What the task asks. Everything from the line containing "cable_radii = []" through the line containing "cad_parts[obj.name] = obj" should be repeated exactly, and nothing else from the data.

[begin Records supplied]

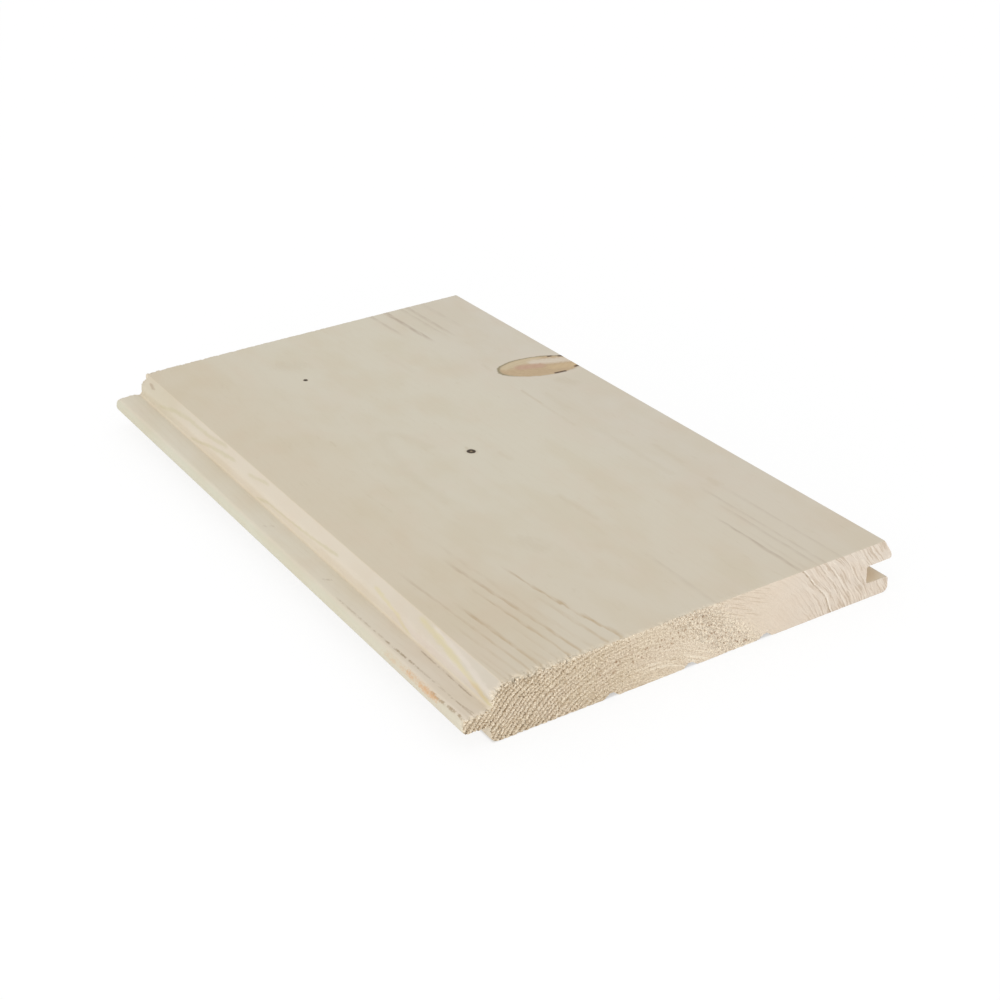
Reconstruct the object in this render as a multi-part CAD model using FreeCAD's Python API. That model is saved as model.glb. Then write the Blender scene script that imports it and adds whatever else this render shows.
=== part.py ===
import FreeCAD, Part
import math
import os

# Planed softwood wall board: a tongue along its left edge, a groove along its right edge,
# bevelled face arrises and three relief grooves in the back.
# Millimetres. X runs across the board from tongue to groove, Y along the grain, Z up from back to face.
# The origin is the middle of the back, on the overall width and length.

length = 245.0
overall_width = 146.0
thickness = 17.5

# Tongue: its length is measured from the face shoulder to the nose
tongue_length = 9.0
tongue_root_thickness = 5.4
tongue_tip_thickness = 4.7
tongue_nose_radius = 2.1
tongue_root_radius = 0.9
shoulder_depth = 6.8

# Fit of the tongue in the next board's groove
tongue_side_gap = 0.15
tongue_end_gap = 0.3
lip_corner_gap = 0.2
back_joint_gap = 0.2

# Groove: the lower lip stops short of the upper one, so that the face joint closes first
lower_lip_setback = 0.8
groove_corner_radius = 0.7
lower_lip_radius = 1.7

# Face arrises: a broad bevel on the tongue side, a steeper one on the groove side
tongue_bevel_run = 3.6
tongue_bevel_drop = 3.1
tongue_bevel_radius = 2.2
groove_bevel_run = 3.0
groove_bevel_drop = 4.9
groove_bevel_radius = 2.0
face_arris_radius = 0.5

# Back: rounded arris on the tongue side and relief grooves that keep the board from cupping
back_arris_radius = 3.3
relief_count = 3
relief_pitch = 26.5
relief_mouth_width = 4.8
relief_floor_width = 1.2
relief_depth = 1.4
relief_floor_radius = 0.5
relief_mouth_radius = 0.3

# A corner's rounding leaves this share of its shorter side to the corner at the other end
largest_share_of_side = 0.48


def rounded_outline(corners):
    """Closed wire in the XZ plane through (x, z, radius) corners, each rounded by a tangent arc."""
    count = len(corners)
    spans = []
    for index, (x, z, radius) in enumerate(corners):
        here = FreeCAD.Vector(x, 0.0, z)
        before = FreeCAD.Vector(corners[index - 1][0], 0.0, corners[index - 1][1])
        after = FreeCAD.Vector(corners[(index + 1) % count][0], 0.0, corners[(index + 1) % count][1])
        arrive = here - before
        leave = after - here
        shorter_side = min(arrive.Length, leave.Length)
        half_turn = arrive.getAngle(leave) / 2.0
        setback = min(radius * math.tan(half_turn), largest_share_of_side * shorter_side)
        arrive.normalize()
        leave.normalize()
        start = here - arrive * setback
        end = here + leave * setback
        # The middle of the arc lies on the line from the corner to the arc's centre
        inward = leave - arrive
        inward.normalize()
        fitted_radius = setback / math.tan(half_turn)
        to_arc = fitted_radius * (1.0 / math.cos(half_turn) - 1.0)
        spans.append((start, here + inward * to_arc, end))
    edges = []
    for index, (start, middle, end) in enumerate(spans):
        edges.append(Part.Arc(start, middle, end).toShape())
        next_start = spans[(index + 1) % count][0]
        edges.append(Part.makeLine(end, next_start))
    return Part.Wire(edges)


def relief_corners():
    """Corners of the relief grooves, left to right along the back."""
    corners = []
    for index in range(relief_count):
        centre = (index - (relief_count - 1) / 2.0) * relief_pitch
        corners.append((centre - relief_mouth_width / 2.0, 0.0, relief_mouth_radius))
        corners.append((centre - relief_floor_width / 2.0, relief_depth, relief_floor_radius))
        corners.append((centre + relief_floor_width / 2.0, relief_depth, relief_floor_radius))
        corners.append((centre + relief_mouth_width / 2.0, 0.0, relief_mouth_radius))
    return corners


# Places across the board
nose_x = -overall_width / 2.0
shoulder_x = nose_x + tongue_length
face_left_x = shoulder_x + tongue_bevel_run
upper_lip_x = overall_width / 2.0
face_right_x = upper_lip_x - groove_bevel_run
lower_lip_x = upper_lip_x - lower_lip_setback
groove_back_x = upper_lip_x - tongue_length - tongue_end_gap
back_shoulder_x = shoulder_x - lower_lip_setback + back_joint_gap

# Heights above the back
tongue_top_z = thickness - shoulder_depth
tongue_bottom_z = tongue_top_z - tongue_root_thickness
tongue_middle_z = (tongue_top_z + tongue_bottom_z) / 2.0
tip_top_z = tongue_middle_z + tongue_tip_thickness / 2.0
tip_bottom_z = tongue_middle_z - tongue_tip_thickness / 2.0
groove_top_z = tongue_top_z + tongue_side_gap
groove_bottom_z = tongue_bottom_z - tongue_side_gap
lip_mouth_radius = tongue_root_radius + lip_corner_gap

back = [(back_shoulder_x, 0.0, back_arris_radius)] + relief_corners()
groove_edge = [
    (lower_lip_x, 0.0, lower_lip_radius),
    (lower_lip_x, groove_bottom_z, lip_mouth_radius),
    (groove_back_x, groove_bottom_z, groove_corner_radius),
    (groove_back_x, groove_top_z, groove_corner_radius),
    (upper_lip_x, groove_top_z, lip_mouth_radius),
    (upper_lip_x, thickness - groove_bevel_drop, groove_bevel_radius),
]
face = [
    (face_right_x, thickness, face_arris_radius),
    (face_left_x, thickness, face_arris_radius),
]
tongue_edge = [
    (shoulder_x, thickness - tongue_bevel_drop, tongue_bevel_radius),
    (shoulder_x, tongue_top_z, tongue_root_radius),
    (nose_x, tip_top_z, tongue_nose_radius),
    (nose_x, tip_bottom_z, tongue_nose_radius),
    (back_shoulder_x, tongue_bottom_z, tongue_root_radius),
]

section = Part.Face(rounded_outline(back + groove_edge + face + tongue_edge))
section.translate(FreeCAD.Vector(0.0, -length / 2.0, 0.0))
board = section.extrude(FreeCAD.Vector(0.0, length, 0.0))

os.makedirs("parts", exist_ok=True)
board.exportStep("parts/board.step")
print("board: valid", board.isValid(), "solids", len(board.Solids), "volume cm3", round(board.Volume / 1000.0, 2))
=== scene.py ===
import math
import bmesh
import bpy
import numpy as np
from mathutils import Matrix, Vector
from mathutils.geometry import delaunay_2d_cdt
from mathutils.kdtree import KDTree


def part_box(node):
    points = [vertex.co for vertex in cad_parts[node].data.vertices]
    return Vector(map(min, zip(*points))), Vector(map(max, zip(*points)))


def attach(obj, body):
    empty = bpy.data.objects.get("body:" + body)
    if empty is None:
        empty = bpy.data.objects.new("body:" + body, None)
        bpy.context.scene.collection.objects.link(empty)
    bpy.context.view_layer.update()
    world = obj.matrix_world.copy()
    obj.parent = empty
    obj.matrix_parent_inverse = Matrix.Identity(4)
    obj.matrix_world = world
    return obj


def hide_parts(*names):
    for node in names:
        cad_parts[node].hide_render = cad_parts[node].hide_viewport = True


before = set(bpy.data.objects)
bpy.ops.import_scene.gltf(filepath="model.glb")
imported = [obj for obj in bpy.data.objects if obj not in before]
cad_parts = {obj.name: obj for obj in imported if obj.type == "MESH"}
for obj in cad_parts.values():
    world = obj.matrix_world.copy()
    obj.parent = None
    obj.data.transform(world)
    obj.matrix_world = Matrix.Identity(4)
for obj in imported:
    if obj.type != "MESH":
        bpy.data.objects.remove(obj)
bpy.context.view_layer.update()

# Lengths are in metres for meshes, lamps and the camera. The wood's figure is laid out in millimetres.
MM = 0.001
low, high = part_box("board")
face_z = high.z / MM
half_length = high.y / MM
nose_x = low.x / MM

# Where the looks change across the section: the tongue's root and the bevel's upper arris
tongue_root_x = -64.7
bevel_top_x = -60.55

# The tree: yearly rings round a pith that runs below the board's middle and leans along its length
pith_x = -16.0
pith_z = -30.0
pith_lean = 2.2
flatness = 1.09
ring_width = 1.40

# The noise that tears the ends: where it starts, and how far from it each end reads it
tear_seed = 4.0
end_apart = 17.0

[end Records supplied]
[begin Records supplied]

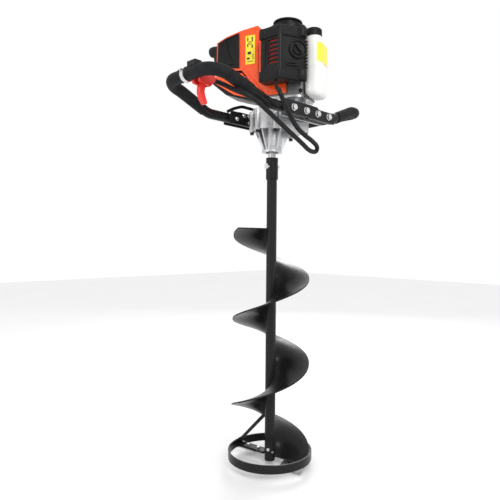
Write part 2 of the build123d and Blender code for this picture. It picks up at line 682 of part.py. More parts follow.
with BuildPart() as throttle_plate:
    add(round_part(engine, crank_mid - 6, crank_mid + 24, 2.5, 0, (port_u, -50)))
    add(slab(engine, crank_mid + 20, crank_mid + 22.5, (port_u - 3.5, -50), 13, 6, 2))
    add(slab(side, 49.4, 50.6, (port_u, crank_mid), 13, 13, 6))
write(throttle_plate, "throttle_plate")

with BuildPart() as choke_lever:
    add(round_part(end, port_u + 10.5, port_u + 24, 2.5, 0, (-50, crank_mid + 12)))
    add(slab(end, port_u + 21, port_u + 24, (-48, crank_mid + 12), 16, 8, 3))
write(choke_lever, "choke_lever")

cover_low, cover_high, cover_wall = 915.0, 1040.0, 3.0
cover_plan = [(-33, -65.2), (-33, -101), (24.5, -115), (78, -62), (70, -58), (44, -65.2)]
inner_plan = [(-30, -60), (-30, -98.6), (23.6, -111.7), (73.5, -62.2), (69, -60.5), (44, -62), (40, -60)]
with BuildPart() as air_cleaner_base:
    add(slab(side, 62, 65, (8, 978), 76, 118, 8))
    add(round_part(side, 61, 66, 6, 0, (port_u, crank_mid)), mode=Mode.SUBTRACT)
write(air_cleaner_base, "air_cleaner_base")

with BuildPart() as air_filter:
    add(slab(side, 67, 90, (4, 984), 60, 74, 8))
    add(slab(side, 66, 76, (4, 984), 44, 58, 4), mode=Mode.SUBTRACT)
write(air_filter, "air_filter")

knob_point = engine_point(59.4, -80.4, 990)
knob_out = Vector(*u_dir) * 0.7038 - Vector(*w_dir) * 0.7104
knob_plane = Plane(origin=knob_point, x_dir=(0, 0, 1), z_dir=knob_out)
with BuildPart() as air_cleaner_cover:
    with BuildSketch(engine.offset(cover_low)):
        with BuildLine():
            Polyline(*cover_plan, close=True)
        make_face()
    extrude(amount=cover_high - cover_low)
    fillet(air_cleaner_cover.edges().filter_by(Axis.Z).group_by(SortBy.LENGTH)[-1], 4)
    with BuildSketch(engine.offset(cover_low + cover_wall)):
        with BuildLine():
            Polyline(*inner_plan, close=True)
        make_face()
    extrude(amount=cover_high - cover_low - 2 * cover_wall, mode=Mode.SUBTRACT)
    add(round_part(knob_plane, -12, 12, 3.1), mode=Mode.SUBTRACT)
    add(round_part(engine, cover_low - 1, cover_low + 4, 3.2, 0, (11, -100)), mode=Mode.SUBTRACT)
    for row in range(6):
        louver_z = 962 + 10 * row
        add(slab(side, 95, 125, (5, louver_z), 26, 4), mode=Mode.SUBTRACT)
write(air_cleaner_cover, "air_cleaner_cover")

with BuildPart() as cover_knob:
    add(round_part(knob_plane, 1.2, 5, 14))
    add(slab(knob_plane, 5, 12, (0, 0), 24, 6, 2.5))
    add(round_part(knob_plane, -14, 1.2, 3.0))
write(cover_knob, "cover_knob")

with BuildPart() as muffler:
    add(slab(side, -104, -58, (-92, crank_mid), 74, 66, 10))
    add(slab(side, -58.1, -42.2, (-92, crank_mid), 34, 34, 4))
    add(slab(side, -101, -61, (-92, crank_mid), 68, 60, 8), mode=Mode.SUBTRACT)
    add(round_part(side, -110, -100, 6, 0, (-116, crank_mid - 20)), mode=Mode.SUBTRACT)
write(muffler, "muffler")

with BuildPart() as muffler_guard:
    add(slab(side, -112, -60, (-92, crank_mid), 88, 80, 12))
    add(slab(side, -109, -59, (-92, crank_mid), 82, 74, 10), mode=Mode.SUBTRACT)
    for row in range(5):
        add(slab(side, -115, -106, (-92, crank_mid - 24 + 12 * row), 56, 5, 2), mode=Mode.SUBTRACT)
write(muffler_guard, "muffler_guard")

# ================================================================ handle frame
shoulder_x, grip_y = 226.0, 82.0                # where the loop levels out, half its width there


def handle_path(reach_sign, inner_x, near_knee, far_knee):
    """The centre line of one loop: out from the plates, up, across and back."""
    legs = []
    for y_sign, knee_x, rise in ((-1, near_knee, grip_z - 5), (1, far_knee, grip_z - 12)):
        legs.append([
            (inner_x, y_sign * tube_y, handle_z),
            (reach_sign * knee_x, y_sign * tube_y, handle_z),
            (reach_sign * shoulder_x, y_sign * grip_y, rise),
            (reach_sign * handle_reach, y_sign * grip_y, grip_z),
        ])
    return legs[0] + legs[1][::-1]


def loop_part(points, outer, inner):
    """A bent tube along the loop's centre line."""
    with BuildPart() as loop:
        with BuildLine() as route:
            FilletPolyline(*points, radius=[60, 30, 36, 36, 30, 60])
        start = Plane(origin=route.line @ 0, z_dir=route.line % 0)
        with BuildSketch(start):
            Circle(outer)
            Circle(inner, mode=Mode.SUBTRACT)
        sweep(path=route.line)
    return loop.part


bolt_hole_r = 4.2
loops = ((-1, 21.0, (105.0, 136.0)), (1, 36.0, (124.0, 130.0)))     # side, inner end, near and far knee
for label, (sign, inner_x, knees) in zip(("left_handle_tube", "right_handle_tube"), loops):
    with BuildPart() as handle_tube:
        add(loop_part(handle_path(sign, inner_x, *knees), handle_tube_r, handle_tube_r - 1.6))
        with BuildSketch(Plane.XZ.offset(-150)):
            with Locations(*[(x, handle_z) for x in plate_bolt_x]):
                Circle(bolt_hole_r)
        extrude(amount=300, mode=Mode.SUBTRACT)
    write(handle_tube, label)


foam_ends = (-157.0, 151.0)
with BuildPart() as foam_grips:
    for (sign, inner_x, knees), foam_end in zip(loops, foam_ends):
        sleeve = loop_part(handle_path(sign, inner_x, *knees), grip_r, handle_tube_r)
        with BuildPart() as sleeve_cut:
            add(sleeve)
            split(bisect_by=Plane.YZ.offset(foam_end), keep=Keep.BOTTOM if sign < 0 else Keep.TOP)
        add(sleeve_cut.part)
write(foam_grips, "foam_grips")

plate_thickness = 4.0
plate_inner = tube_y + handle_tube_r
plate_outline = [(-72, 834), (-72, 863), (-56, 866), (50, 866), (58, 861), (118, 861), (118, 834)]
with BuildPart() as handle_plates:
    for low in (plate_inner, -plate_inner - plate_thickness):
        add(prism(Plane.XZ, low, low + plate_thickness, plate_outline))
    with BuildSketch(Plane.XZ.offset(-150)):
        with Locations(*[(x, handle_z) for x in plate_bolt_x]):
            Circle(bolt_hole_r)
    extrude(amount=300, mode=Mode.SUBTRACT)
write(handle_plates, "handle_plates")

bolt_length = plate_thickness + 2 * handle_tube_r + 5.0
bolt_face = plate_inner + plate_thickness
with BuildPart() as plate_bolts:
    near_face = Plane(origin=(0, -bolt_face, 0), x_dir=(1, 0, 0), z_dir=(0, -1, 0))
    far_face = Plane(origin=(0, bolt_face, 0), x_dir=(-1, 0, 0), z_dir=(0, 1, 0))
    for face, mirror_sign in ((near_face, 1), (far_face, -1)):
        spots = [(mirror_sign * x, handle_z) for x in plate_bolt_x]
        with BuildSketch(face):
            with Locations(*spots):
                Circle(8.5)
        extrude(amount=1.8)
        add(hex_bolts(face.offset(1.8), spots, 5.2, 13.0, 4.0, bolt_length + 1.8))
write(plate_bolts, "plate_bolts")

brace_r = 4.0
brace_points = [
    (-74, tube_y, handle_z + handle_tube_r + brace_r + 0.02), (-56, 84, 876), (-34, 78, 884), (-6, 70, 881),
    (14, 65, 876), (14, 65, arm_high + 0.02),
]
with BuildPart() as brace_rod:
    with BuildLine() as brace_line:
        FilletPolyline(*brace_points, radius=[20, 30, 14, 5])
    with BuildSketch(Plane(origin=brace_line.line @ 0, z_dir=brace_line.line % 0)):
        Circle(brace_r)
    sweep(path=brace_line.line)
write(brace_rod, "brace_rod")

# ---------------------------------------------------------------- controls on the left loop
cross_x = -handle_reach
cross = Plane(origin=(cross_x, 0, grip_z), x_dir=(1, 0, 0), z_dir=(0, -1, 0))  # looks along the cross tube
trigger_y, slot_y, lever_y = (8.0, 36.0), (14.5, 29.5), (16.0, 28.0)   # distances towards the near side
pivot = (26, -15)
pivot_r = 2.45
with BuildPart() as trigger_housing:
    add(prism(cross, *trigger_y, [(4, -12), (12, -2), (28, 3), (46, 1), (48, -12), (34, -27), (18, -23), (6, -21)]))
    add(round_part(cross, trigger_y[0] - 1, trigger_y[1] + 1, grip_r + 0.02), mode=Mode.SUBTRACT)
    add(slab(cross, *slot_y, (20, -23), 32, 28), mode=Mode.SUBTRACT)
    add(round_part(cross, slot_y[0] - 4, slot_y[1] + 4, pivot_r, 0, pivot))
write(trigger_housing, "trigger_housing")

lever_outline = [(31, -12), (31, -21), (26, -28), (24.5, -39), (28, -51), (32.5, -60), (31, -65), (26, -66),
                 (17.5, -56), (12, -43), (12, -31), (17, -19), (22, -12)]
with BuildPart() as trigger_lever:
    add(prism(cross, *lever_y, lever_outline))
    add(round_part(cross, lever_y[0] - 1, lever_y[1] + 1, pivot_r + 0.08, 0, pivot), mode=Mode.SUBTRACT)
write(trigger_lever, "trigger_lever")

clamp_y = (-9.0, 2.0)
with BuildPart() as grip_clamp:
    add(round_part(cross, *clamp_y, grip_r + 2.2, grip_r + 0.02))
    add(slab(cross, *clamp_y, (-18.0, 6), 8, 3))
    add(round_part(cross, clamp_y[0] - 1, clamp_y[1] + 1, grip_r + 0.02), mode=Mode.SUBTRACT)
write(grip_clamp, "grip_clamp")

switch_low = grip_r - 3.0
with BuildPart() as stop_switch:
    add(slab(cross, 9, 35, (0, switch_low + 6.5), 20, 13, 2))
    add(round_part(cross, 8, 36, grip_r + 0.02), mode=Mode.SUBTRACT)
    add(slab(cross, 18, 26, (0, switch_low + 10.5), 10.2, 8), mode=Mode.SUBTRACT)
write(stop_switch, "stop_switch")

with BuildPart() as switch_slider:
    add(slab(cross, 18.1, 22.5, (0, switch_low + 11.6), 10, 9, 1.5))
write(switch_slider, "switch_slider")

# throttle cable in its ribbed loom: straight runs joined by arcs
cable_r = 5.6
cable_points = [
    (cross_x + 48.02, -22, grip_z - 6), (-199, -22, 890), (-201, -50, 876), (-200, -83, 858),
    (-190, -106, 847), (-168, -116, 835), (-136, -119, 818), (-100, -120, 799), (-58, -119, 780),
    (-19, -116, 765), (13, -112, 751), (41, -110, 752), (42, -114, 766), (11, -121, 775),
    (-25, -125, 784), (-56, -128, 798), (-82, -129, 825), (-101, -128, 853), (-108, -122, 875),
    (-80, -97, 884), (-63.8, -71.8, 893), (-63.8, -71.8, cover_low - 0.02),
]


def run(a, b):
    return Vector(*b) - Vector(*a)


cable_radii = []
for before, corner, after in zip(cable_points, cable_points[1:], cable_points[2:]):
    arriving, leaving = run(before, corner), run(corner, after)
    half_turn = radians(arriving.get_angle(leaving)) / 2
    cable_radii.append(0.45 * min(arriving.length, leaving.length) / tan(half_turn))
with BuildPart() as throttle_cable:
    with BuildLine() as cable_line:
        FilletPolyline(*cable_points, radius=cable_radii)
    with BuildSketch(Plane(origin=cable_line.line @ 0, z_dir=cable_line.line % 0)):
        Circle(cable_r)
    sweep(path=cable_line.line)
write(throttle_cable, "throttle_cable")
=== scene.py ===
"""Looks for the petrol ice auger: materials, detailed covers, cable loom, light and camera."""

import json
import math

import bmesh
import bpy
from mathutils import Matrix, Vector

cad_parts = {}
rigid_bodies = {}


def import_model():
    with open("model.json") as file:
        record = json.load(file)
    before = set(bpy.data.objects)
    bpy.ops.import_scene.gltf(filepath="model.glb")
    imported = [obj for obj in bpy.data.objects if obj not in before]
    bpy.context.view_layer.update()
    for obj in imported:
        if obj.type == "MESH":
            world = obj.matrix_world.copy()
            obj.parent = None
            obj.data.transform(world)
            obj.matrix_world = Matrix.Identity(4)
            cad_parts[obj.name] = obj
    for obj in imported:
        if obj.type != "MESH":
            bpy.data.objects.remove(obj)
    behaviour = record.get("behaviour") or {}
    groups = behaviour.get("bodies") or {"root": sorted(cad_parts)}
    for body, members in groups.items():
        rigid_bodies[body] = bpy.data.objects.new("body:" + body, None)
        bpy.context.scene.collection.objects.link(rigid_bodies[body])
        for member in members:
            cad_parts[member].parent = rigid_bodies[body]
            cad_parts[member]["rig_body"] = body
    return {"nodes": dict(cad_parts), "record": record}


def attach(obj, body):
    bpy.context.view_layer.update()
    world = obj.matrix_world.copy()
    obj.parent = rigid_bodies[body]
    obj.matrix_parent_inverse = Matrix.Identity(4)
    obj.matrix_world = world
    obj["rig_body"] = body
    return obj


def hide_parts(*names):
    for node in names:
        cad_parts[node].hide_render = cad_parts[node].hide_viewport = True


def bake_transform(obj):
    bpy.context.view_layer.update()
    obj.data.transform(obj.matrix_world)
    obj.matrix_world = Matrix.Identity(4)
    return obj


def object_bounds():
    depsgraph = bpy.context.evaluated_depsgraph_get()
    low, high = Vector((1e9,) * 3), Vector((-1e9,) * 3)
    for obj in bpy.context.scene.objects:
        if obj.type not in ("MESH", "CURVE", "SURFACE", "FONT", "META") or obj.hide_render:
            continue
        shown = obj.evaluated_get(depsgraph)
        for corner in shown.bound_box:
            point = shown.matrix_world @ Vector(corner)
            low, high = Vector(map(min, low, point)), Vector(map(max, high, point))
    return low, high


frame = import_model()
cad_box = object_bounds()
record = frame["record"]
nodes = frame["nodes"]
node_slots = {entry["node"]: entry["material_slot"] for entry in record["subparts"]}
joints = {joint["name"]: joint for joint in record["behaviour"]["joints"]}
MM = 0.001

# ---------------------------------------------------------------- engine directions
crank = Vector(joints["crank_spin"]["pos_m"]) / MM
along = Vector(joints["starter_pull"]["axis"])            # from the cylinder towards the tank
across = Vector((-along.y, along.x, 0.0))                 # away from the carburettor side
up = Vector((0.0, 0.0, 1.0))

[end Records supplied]

Answer to this problem.
cable_radii = []
for before, corner, after in zip(cable_points, cable_points[1:], cable_points[2:]):
    arriving, leaving = run(before, corner), run(corner, after)
    half_turn = radians(arriving.get_angle(leaving)) / 2
    cable_radii.append(0.45 * min(arriving.length, leaving.length) / tan(half_turn))
with BuildPart() as throttle_cable:
    with BuildLine() as cable_line:
        FilletPolyline(*cable_points, radius=cable_radii)
    with BuildSketch(Plane(origin=cable_line.line @ 0, z_dir=cable_line.line % 0)):
        Circle(cable_r)
    sweep(path=cable_line.line)
write(throttle_cable, "throttle_cable")
=== scene.py ===
"""Looks for the petrol ice auger: materials, detailed covers, cable loom, light and camera."""

import json
import math

import bmesh
import bpy
from mathutils import Matrix, Vector

cad_parts = {}
rigid_bodies = {}


def import_model():
    with open("model.json") as file:
        record = json.load(file)
    before = set(bpy.data.objects)
    bpy.ops.import_scene.gltf(filepath="model.glb")
    imported = [obj for obj in bpy.data.objects if obj not in before]
    bpy.context.view_layer.update()
    for obj in imported:
        if obj.type == "MESH":
            world = obj.matrix_world.copy()
            obj.parent = None
            obj.data.transform(world)
            obj.matrix_world = Matrix.Identity(4)
            cad_parts[obj.name] = obj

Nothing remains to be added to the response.